== Task objective ==
Compute how many lines in the entries below contain "joints", and output nothing but the number.

═══

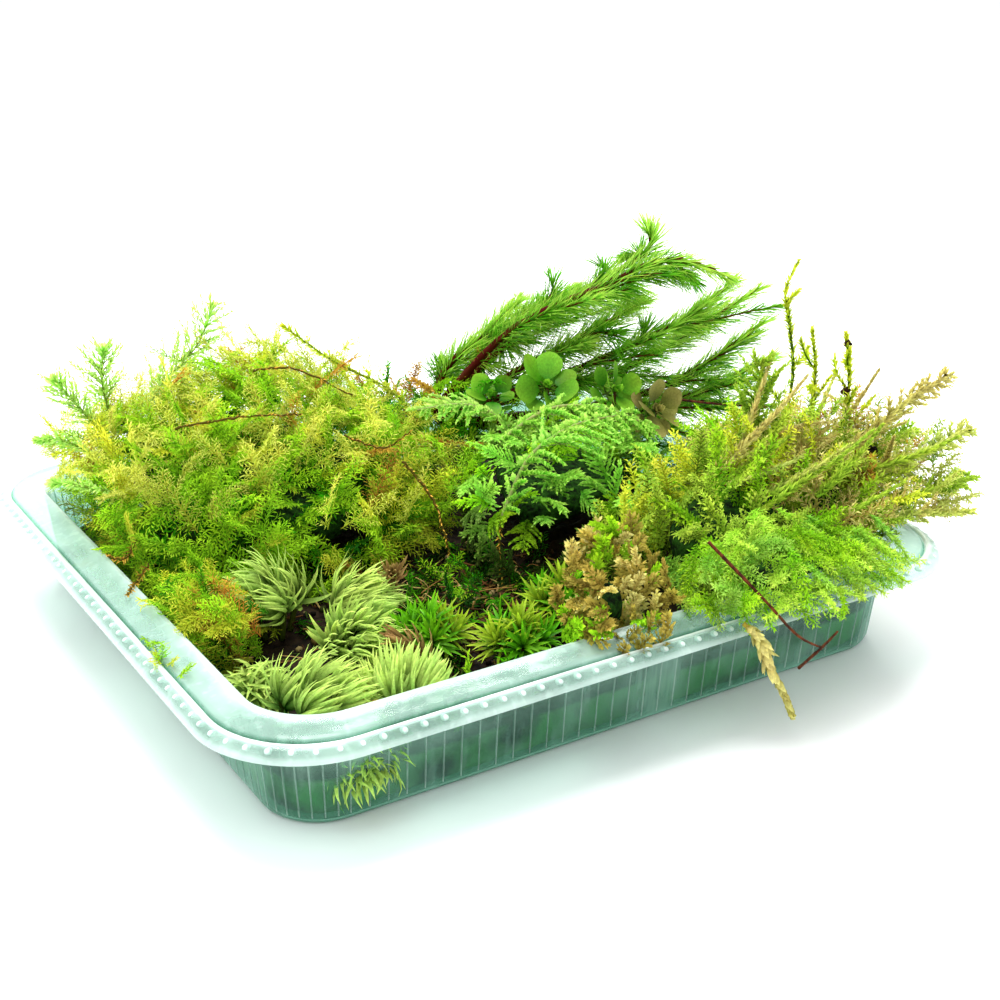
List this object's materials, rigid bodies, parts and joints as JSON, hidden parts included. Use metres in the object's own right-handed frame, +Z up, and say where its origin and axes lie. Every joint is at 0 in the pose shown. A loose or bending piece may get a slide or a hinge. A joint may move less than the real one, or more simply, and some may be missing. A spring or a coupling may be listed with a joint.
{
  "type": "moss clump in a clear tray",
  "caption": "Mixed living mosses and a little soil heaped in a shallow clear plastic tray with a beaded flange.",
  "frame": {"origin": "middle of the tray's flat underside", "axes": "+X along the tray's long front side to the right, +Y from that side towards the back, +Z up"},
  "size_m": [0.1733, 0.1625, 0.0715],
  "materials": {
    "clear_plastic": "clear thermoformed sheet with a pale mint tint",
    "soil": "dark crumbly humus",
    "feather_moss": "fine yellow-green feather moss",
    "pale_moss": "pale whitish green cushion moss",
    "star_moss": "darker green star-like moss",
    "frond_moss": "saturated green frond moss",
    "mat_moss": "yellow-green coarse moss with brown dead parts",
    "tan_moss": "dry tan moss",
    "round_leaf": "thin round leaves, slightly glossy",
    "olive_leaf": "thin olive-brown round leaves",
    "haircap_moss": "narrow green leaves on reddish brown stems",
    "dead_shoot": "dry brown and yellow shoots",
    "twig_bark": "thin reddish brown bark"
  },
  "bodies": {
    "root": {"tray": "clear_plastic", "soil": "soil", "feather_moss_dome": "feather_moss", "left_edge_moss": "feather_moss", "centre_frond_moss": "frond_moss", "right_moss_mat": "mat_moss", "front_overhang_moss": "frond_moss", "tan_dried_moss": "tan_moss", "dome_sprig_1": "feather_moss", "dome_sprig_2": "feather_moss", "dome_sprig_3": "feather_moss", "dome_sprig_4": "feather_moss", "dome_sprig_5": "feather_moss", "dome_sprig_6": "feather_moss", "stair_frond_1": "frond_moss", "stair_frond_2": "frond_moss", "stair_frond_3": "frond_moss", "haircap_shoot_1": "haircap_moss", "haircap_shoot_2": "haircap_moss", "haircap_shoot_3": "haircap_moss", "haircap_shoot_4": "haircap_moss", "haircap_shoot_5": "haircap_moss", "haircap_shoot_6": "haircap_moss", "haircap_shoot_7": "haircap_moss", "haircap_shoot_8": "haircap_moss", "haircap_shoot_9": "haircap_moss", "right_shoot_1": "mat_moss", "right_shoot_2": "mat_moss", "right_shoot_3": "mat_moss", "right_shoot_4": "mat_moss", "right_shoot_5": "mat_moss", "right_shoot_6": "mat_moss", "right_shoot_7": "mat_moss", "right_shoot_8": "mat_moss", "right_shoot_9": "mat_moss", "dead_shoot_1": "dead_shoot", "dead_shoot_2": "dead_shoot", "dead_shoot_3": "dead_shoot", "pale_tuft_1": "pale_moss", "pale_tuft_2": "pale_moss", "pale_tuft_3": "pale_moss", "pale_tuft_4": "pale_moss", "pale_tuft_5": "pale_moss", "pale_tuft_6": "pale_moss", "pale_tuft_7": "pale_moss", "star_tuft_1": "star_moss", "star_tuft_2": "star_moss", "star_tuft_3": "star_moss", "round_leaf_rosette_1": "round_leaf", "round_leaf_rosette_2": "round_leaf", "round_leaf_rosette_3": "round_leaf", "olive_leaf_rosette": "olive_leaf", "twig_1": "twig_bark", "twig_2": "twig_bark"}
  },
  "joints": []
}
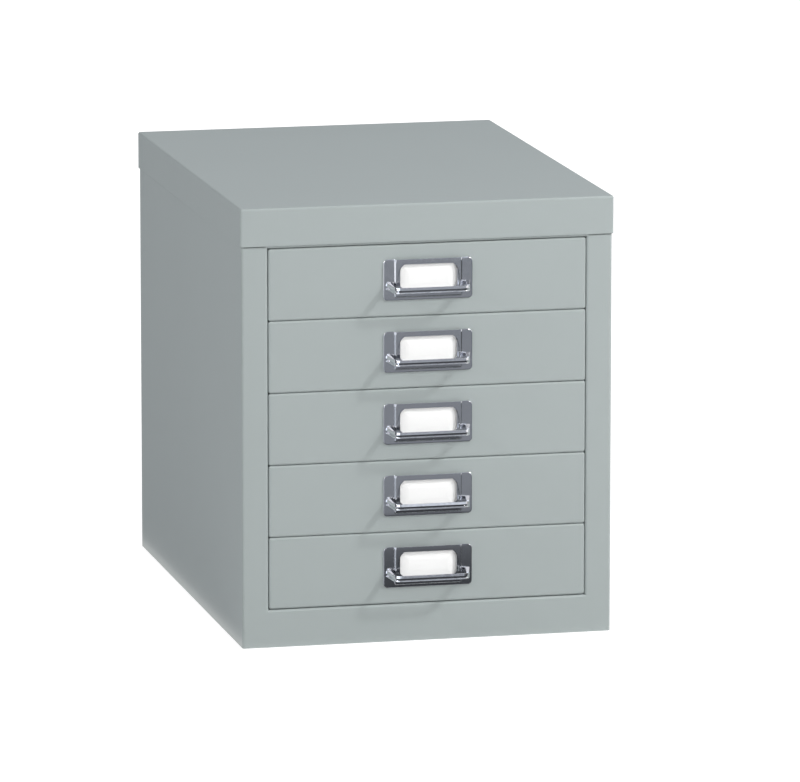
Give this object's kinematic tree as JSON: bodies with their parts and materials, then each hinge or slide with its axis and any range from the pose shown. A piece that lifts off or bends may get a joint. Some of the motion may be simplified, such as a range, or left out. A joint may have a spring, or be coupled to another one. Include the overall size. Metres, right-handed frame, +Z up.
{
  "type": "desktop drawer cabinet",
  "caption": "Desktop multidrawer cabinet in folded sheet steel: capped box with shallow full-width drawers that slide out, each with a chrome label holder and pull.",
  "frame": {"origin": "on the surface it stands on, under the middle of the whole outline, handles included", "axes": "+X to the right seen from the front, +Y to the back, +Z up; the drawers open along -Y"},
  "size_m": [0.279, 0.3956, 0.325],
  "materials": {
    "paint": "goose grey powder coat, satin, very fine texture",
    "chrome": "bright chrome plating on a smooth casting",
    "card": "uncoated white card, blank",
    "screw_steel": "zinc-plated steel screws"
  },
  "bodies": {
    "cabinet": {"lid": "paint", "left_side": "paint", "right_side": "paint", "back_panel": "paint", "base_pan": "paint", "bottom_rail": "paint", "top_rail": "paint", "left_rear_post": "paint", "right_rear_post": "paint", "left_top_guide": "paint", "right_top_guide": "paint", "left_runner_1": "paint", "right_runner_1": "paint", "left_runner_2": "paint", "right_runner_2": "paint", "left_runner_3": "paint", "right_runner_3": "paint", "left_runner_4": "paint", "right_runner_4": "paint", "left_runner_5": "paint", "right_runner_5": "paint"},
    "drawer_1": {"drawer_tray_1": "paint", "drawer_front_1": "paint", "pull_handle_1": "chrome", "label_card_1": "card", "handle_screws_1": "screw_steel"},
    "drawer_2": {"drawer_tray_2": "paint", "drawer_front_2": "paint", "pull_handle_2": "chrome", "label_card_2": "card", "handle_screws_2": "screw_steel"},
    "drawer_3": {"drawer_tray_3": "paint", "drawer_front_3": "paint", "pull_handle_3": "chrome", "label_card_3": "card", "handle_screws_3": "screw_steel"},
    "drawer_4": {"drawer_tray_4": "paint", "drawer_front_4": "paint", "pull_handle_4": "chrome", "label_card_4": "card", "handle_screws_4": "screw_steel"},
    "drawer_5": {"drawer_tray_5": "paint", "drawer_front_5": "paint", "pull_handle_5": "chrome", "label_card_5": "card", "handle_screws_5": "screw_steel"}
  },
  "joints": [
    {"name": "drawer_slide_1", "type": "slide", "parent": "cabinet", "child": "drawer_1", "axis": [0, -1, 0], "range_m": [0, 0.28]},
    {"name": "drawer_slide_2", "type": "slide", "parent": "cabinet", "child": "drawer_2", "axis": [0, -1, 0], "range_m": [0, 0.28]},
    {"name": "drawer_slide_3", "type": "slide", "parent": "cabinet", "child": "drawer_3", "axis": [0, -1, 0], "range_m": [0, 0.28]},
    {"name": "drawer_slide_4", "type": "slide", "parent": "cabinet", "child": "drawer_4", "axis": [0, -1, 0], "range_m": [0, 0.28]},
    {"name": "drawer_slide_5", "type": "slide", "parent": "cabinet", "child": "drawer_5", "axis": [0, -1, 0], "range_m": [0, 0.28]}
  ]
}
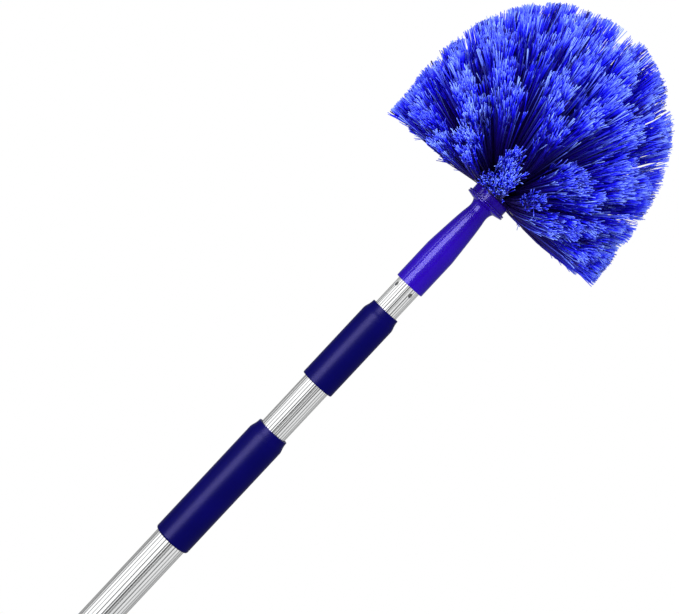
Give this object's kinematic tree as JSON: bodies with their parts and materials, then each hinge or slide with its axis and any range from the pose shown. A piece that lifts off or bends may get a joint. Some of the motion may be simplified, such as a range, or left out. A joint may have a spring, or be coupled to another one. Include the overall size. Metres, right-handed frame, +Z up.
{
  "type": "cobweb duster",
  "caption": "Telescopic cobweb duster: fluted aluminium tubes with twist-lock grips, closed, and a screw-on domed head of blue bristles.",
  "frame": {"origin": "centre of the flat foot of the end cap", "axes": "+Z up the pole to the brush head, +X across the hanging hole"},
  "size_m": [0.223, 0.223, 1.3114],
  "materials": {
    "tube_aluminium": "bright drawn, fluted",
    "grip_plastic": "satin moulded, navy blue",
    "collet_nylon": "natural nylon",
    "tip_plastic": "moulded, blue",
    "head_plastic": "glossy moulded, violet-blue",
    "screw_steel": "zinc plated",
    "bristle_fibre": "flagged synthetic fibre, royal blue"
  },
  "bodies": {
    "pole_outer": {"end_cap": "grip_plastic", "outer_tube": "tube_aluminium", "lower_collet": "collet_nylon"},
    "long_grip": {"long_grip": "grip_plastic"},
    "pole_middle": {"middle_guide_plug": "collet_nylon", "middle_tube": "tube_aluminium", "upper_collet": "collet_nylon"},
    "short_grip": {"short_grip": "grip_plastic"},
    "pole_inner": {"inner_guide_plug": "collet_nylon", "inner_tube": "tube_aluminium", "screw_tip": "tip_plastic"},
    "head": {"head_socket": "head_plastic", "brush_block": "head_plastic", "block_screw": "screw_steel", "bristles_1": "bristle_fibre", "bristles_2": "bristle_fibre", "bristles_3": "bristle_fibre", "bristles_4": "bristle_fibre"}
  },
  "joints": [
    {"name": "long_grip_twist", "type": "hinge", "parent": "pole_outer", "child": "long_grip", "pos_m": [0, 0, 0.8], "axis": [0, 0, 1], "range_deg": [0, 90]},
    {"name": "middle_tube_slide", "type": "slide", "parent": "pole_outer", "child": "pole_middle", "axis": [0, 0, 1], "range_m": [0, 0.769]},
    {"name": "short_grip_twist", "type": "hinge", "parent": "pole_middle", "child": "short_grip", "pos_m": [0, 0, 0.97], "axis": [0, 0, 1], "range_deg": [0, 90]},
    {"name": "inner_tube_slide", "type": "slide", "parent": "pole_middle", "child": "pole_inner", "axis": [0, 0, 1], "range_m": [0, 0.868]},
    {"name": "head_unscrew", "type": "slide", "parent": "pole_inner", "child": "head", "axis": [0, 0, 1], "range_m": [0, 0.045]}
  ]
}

═══

== Output for this exercise ==
4